■ Goal of the exercise:
Quote exactly the lines from the line containing "math.pi, steel, brush)" to the line containing "before = set(bpy.data.objects)", both lines included, please, and nothing more.

####################

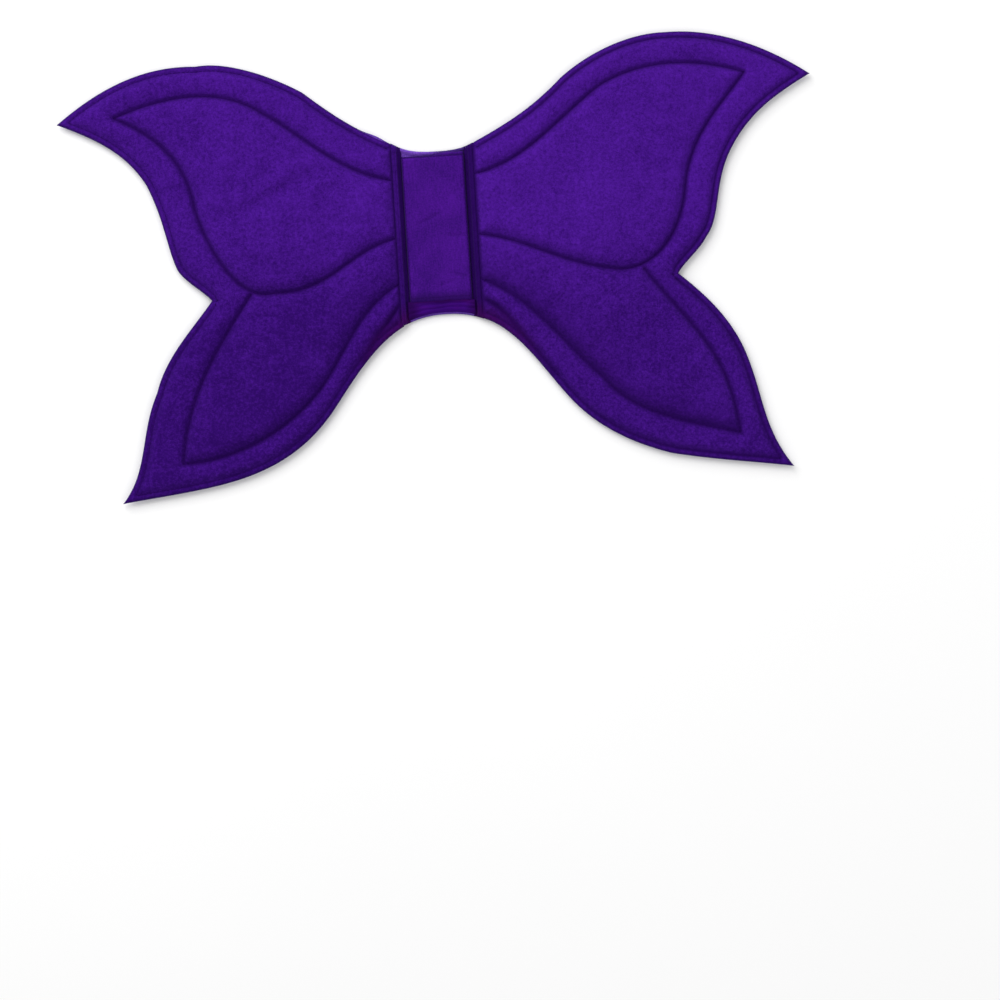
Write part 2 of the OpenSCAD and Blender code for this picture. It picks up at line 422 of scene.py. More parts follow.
SETTLE = {"quality": 5, "mass": 0.2, "tension_stiffness": 20, "compression_stiffness": 20,
          "shear_stiffness": 8, "bending_stiffness": 3, "air_damping": 2, "use_pressure": True,
          "uniform_pressure_force": 4, "shrink_min": -0.015, "vertex_group_mass": "held"}
SETTLE_CAP = 1.2 * MM
settled = {}


def smooth_share(value, low, high):
    """0 below low, 1 above high, and a smooth step between"""
    share = np.clip((value - low) / (high - low), 0, 1)
    return share * share * (3 - 2 * share)


def lift(pattern, points, puff, reach, edge_bulge):
    """Height of padded cloth above the seam plane, from its distances to the rows of stitches"""
    edge = pattern.edge(points)
    seam = pattern.stitched(points)
    band = np.maximum(points[:, 0] - pattern.seam_x, 0)
    cell = inside(pattern.cells[0], points) | inside(pattern.cells[1], points)
    top = np.where(cell, puff["cell"], puff["border"])
    spread = np.where(cell, reach["cell"], reach["border"])
    near = np.minimum(seam, band + 0.2 * MM)
    padded = top * (1 - np.exp(-near / spread))
    share = np.clip(edge / EDGE_SEAM, 0, 1)
    rolled = edge_bulge * np.sqrt(np.clip(1 - (2 * share - 1) ** 2, 0, 1))
    return np.where(edge < EDGE_SEAM, rolled, padded), share


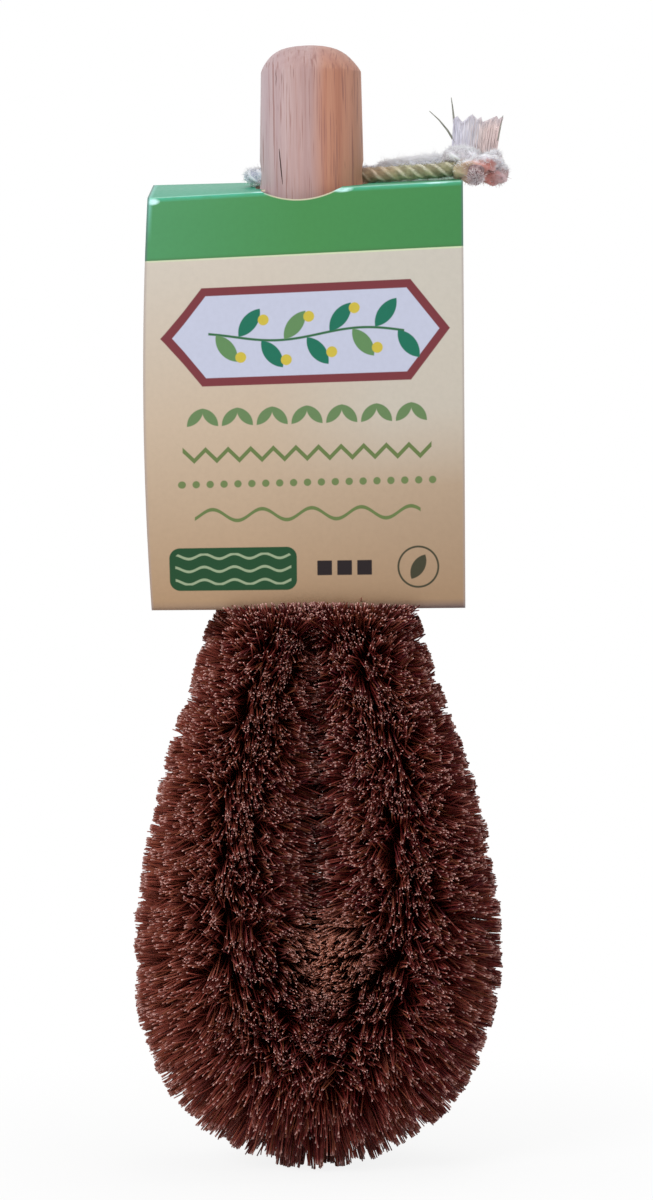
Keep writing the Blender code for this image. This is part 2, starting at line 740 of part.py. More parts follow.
def main():
    clear_scene()
    wood = principled("rubberwood", (0.62, 0.42, 0.30), 0.55)
    steel = principled("galvanised_wire", (0.55, 0.55, 0.54), 0.4, 0.9)
    fibre = principled("coir_fibre", (0.16, 0.065, 0.035), 0.85)
    card = principled("printed_card", (0.62, 0.52, 0.36), 0.5)
    cotton = principled("cotton_rope", (0.74, 0.70, 0.62), 0.9)
    brush = bpy.data.objects.new("brush", None)
    sliding = bpy.data.objects.new("sleeve_slide", None)
    for empty in (brush, sliding):
        bpy.context.scene.collection.objects.link(empty)
    handle(wood, brush)
    first = wire_strand("wire_strand_a", 0.0, steel, brush)
    second = wire_strand("wire_strand_b", math.pi, steel, brush)
    gap = least_gap(first, second, WIRE_RADIUS, 0)
    print(f"wires: least gap to each other {gap * 1000:.2f} mm")
    coir(fibre, brush)
    card_sleeve(card, sliding)
    rope(cotton, brush)


main()
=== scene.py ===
"""Looks for the washing-up brush: coir bristles gripped by a looped pair of twisted
wires, a turned rubberwood handle, a laid cotton rope with its knot and frayed end,
and a printed card sleeve. Metres, +Z up, the front faces -Y.
"""

import math
from functools import reduce

import bmesh
import bpy
import numpy as np
from mathutils import Matrix, Vector
from mathutils import noise as lumps
from mathutils.kdtree import KDTree


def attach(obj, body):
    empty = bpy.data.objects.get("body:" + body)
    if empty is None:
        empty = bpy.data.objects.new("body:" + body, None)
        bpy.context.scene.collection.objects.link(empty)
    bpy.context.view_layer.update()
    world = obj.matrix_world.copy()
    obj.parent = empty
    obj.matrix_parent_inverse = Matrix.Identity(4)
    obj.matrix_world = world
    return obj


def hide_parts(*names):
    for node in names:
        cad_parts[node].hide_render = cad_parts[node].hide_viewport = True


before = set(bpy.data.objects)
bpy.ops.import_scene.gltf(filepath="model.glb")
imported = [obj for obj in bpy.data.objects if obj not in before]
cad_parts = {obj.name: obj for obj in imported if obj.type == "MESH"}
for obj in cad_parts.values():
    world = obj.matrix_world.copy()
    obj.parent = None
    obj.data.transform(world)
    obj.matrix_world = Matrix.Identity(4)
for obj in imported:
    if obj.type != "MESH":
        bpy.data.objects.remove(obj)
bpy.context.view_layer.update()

# Camera
CAMERA_PLACE = (0.00266, -1.0, 0.196)
CAMERA_AIM = (0.00266, 0.0, 0.1337)
CAMERA_ROLL = math.radians(-0.45)
SEEN_HEIGHT = 0.28124

# Wire loop and its bristles, as in the part's source
TIP_LENGTH = 0.0256
SHORTER_PER_METRE = 0.1254
BELLY_FULLNESS = 0.0015
BELLY_FULLNESS_HEIGHT = 0.0694
BELLY_FULLNESS_SPREAD = 0.020
HALF_THICKNESS = 0.0230
THINNER_PER_METRE = 0.06
THINNER_FROM_HEIGHT = 0.045
TWIST_PITCH = 0.0140
LOOP_HEIGHT = 0.1244
LOOP_BOTTOM_Z = 0.0251
BELLY_HALF_WIDTH = 0.0215
BELLY_HEIGHT = 0.0344
BOTTOM_ROUNDING = 0.0140
BELLY_ROUNDING_BELOW = 0.0140
BELLY_ROUNDING_ABOVE = 0.0520
NECK_ROUNDING = 0.0140
NECK_HALF_GAP = 0.0023
NECK_Z = LOOP_BOTTOM_Z + LOOP_HEIGHT
BARE_NECK = 0.0088
TUFTS_A_SIDE = 7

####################

■ Exercise result:
    second = wire_strand("wire_strand_b", math.pi, steel, brush)
    gap = least_gap(first, second, WIRE_RADIUS, 0)
    print(f"wires: least gap to each other {gap * 1000:.2f} mm")
    coir(fibre, brush)
    card_sleeve(card, sliding)
    rope(cotton, brush)


main()
=== scene.py ===
"""Looks for the washing-up brush: coir bristles gripped by a looped pair of twisted
wires, a turned rubberwood handle, a laid cotton rope with its knot and frayed end,
and a printed card sleeve. Metres, +Z up, the front faces -Y.
"""

import math
from functools import reduce

import bmesh
import bpy
import numpy as np
from mathutils import Matrix, Vector
from mathutils import noise as lumps
from mathutils.kdtree import KDTree


def attach(obj, body):
    empty = bpy.data.objects.get("body:" + body)
    if empty is None:
        empty = bpy.data.objects.new("body:" + body, None)
        bpy.context.scene.collection.objects.link(empty)
    bpy.context.view_layer.update()
    world = obj.matrix_world.copy()
    obj.parent = empty
    obj.matrix_parent_inverse = Matrix.Identity(4)
    obj.matrix_world = world
    return obj


def hide_parts(*names):
    for node in names:
        cad_parts[node].hide_render = cad_parts[node].hide_viewport = True


before = set(bpy.data.objects)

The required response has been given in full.